Subtext: Not going to happen. Leave us alone. No asking six times in various ways will not change the answer.
She sits next to us and tells her husband off for petting the dog whilst occasionally throwing questions at us, depsite the fact we’re mid-way a conversation of her own. The hypocrisy is real: he can’t but it’s okay for her, apparently. Paul is fielding because has more patience than me. Oh it must be so hard, they’re so pretty. How old is he? Is he good? Paul replies like a star and I try to move back into our conversation bubble. I think we were discussing how to, realistically, ensure his next dog is called Karma. Because GDO jokes are awesome.
Then Cute Scottish Girl turns up. This is totally left field for me and it’s a welcome distraction as I am beginning to get pissed off with Wife and it’s been ages since we ran into each other. CSG loves guide dogs, Gismo leaps on her and it’s fine. I say the magic nickname to Paul and he knows just who I mean. Cough. CSG loves Uni, was one of the people who got me through losing her. That’s essentially been all her guide dog exposure though, except maybe meeting Brams once, I think. Obviously, it’s not a great example but CSG apologises and Paul gives her the okay.
Gismo purrs like a kitten.
Wife sees an opening.
The pair of them stand to go and suddenly she’s there, next to CSG and I’m like ‘CSG is Mars, you’re Pluto, bitch’. Because we have rungs and strangers don’t rank anywhere near people we like. Also you already tried this.
Cue, to Gismo: I mustn’t pet you.
Meaning: cat butt face It’s not fair that she can pet you and I can’t. Why can’t I pet you?
Because Wife is grasping for him, Paul starts petting Gismo to pull him back into the safe zone.
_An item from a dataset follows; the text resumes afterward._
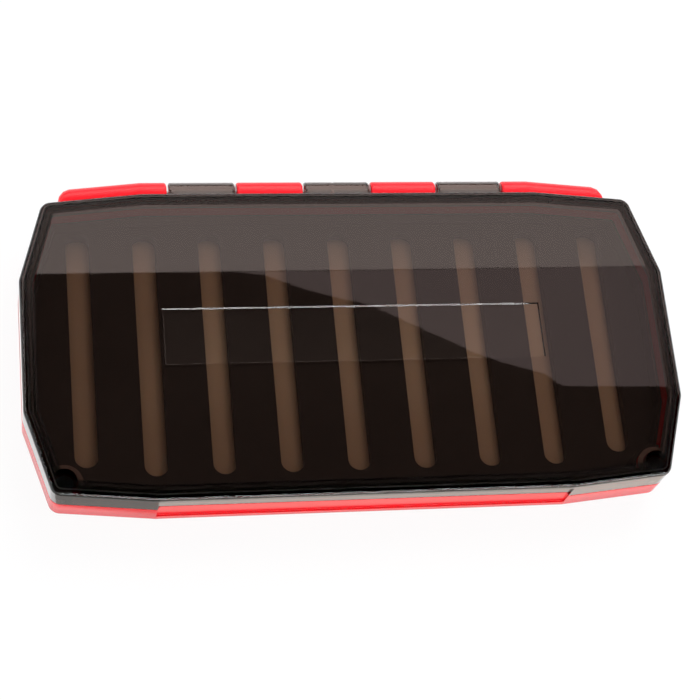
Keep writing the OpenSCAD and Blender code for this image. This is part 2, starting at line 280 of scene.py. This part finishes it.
FROST = smoky_plastic("smoky_plastic_grained", smoothest=0.42, roughest=0.50, shine=0.45, clearness=0.6)
BAND = smoky_plastic("smoky_plastic_satin", smoothest=0.19, roughest=0.23, shine=0.5, clearness=0.95)
WALL = smoky_plastic("smoky_plastic_wall", smoothest=0.010, roughest=0.025, coat=1.0)


# Pieces

def new_object(name, data):
    piece = bpy.data.objects.new(name, data)
    bpy.context.scene.collection.objects.link(piece)
    return piece


def smooth_mesh(mesh, sharp_angle):
    """Round parts look smooth, and edges sharper than this angle stay sharp."""
    mesh.polygons.foreach_set("use_smooth", [True] * len(mesh.polygons))
    mesh.set_sharp_from_angle(angle=math.radians(sharp_angle))


def stand_for(piece, node, body):
    """The piece takes the CAD node's place on its body."""
    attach(piece, body)
    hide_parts(node)


def smooth_copy(node, name, material, body, sharp_angle=SHARP_ANGLE):
    """The CAD node's shape as one welded skin with smooth round parts and flat flats."""
    skin = bmesh.new()
    skin.from_mesh(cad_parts[node].data)
    bmesh.ops.remove_doubles(skin, verts=skin.verts, dist=WELD_GAP)
    bmesh.ops.dissolve_limit(skin, angle_limit=math.radians(ONE_FLAT), verts=skin.verts, edges=skin.edges)
    mesh = bpy.data.meshes.new(name)
    skin.to_mesh(mesh)
    skin.free()
    for layer in ("custom_normal", "sharp_face", "sharp_edge"):
        if layer in mesh.attributes:
            mesh.attributes.remove(mesh.attributes[layer])
    mesh.materials.clear()
    mesh.materials.append(material)
    smooth_mesh(mesh, sharp_angle)
    piece = new_object(name, mesh)
    even = piece.modifiers.new("flat_flats", "WEIGHTED_NORMAL")
    even.keep_sharp = True
    even.weight = FLAT_WEIGHT
    stand_for(piece, node, body)
    return piece


def level_at(face, level):
    """Whether the face lies level at this height."""
    return face.normal.z > LEVEL_SHARE and abs(face.center.z - level) < LEVEL_TOLERANCE


def on_outer_wall(face):
    """Whether the face is an upright one that looks outward, far from the middle."""
    reach = face.center.x * face.normal.x + face.center.y * face.normal.y
    return abs(face.normal.z) < UPRIGHT_SHARE and reach > WALL_REACH


def lid_finish(face):
    """Glossy on the wall and the knuckles, grained on the top's border, satin on the band inside it."""
    if on_outer_wall(face) or face.center.y > KNUCKLES_FROM:
        return WALL
    if level_at(face, BORDER_LEVEL):
        return FROST
    if level_at(face, BAND_LEVEL):
        return BAND
    return SMOKE


def finish_lid(lid):
    """Gives each face of the lid its finish."""
    finishes = [SMOKE, FROST, BAND, WALL]
    lid.data.materials.clear()
    for material in finishes:
        lid.data.materials.append(material)
    for face in lid.data.polygons:
        face.material_index = finishes.index(lid_finish(face))


def soft_strip(node, name):
    """A strip with a domed top, as long, wide and high as the CAD node."""
    low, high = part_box(node)
    middle, radius = (low.x + high.x) / 2, (high.x - low.x) / 2
    rings = [(radius, low.z)]
    for step in range(DOME_STEPS):
        rise = math.pi / 2 * step / DOME_STEPS
        rings.append((radius * math.cos(rise), high.z - DOME_SAG * (1 - math.sin(rise))))
    corners = []
    for reach, level in rings:
        for turn in ROUND_END:
            corners.append((middle + reach * math.cos(turn), high.y - radius + reach * math.sin(turn), level))
        for turn in ROUND_END:
            corners.append((middle - reach * math.cos(turn), low.y + radius - reach * math.sin(turn), level))
    count = 2 * len(ROUND_END)
    faces = [tuple(reversed(range(count)))]
    for ring in range(len(rings) - 1):
        for k in range(count):
            here, beside = ring * count + k, ring * count + (k + 1) % count
            faces.append((here, beside, beside + count, here + count))
    faces.append(tuple(range((len(rings) - 1) * count, len(rings) * count)))
    mesh = bpy.data.meshes.new(name)
    mesh.from_pydata(corners, [], faces)
    mesh.materials.append(SOFT)
    smooth_mesh(mesh, STRIP_SHARP_ANGLE)
    stand_for(new_object(name, mesh), node, "base")


def paint(node, material):
    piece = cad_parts[node]
    piece.data.materials.clear()
    piece.data.materials.append(material)


smooth_copy("base_shell", "red_base", RED, "base")
finish_lid(smooth_copy("lid_shell", "smoky_lid", SMOKE, "lid", LID_SHARP_ANGLE))
smooth_copy("slotted_plate", "black_plate", BLACK, "base")
smooth_copy("rim_seal", "dark_seal", SEAL, "base")
for i in range(1, STRIP_COUNT + 1):
    soft_strip(f"strip_{i}", f"soft_strip_{i}")
for side in ("left", "right"):
    paint(f"hinge_pin_{side}", STEEL)
    paint(f"base_magnet_{side}", MAGNET)
    paint(f"lid_magnet_{side}", MAGNET)
paint("adhesive_sheet", SHEET)


# Studio

def flat_piece(name, points, height, material):
    """A level sheet of the studio with this outline, seen from above."""
    mesh = bpy.data.meshes.new(name)
    mesh.from_pydata([(x, y, height) for x, y in points], [], [tuple(range(len(points)))])
    mesh.materials.append(material)
    piece = new_object(name, mesh)
    return piece


def rectangle(x1, y1, x2, y2):
    return [(x1, y1), (x2, y1), (x2, y2), (x1, y2)]


def glow(name, strength, colour):
    material = new_material(name)
    light = add_node(material.node_tree, "ShaderNodeEmission")
    light.inputs["Color"].default_value = (*colour, 1)
    light.inputs["Strength"].default_value = strength
    give_surface(material.node_tree, light, "Emission")
    material.cycles.emission_sampling = "NONE"
    return material


def mirror_card(name, points, height, strength, colour=(1, 1, 1)):
    """A card that shows in glossy surfaces and doesn't light the object or stand in the view."""
    card = flat_piece(name, points, height, glow(name, strength, colour))
    card.visible_camera = False
    card.visible_diffuse = False
    card.visible_transmission = False
    card.visible_volume_scatter = False
    card.visible_shadow = False
    return card


def facing_card(name, place, width, height, strength):
    """A bright card that stands here and faces the object."""
    card = mirror_card(name, rectangle(-width / 2, -height / 2, width / 2, height / 2), 0.0, strength)
    card.location = place
    card.rotation_euler = Vector(place).to_track_quat("Z", "Y").to_euler()


def floor_material():
    """White to the eye and in reflections, with the object's shadow, and plain and pale for the light."""
    material = new_material("white_floor")
    tree = material.node_tree
    matt = add_node(tree, "ShaderNodeBsdfDiffuse")
    matt.inputs["Color"].default_value = FLOOR_COLOUR
    white = add_node(tree, "ShaderNodeEmission")
    white.inputs["Strength"].default_value = 1.0
    share = add_node(tree, "ShaderNodeMath", operation="MULTIPLY")
    share.inputs[1].default_value = FLOOR_WHITE_SHARE
    link(tree, seen_rays(tree), "Value", share, 0)
    mix = add_node(tree, "ShaderNodeMixShader")
    link(tree, share, "Value", mix, 0)
    link(tree, matt, "BSDF", mix, 1)
    link(tree, white, "Emission", mix, 2)
    give_surface(tree, mix, "Shader")
    material.cycles.emission_sampling = "NONE"
    return material


def soft_lamp(name, place, side, watts):
    """A square soft box that looks at the object and isn't seen itself."""
    data = bpy.data.lights.new(name, "AREA")
    data.shape = "SQUARE"
    data.size = side
    data.energy = watts
    lamp = new_object(name, data)
    lamp.location = place
    lamp.rotation_euler = (-Vector(place)).to_track_quat("-Z", "Y").to_euler()
    lamp.visible_glossy = False
    lamp.visible_transmission = False
    lamp.visible_camera = False


def white_world():
    world = bpy.data.worlds.new("white_world")
    world.use_nodes = True
    tree = world.node_tree
    tree.nodes.clear()
    strength = add_node(tree, "ShaderNodeMapRange")
    strength.inputs["To Min"].default_value = WORLD_LIGHT
    strength.inputs["To Max"].default_value = WORLD_SEEN
    link(tree, seen_rays(tree), "Value", strength, "Value")
    background = add_node(tree, "ShaderNodeBackground")
    link(tree, strength, "Result", background, "Strength")
    output = add_node(tree, "ShaderNodeOutputWorld")
    link(tree, background, "Background", output, "Surface")
    bpy.context.scene.world = world


def make_camera():
    data = bpy.data.cameras.new("camera")
    data.sensor_width = SENSOR_MM
    data.lens = LENS_MM
    data.clip_start = CLIP_NEAR
    data.clip_end = CLIP_FAR
    camera = new_object("camera", data)
    camera.location = CAMERA_PLACE
    camera.rotation_euler = Euler([math.radians(a) for a in CAMERA_ANGLES], "XYZ")
    bpy.context.scene.camera = camera


grey_card_outline = GREY_CARD_EDGE + [(CARD_RIGHT, GREY_CARD_EDGE[-1][1]), (CARD_RIGHT, CARD_FRONT)]
flat_piece("floor", rectangle(-FLOOR_HALF, -FLOOR_HALF, FLOOR_HALF, FLOOR_HALF), 0.0, floor_material())
mirror_card("white_card", rectangle(CARD_LEFT, CARD_FRONT, CARD_RIGHT, CARD_BACK), CARD_HEIGHT,
            *WHITE_CARD_GLOW)
mirror_card("grey_card", grey_card_outline, CARD_HEIGHT, *GREY_CARD_GLOW)
mirror_card("black_flag", rectangle(-FLAG_REACH, -FLAG_REACH, FLAG_REACH, FLAG_REACH), FLAG_HEIGHT, 0.0)
for name, (left, right, strength, colour) in FLOOR_CARDS.items():
    mirror_card(name, rectangle(left, FLOOR_CARD_FRONT, right, FLOOR_CARD_BACK), FLOOR_CARD_HEIGHT,
                strength, colour)
for name, card in FACING_CARDS.items():
    facing_card(name, *card)
for name, lamp in LAMPS.items():
    soft_lamp(name, *lamp)
white_world()
make_camera()
bpy.context.scene.view_settings.view_transform = "Standard"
Gissy collapses into a fur puddle and dog rug mode. I think he was hoping this would make her lose interest. Husband was obviously getting impatient and I was trying to converse with CSG, or at least bring her into our little chat group.
And then Paul finds that nerve, the one which makes him go silly. I gently chide Paul for tormenting him in public, Gissy’s back leg is going and then, it comes:
Wife: Oh you found his G Spot.
I’m sorry? All the WHAT?
My brain: WTF????!!!!! Did she just?
I start at CSG and then at Paul, who is giving me his ‘I might be blind but WTF?’ stare. I’m sure I misheard but then, oh it continues:
Wife: I suppose it’s easier with bitches.
I stare at CSG, whom I have shamelessly flirted with. I like girls and she’s called CSG for a reason (Scottish is apparently a turn on for me; I blame Outlander). Wife might have said something else but I’m mentally trying not to piss myself laughing and Wife mercifully goes away.
The three of us howl so hard, I’m pretty sure books fell off the shelves downstairs. We all check each other to ensure this wasn’t a shared hallucination. Nope, Wife genuinely didn’t know what she’d meant. As we all have very, ehrm, adult minds and I’m known for my flexible sexuality, we all start assuming this very crazy lady was either genuinely unaware of what she said or really didn’t engage her brain.
Regardless, we don’t do THAT to dogs. Ew.
But, oh, friends, it was hilarious. A true moment I wish I’d had the foresight to record and put on YouTube. I haven’t laughed that hard in ages.
Definitely beats passive-aggression though.
But, seriously, people, leave a guide dog in harness alone. Leave their humans alone too.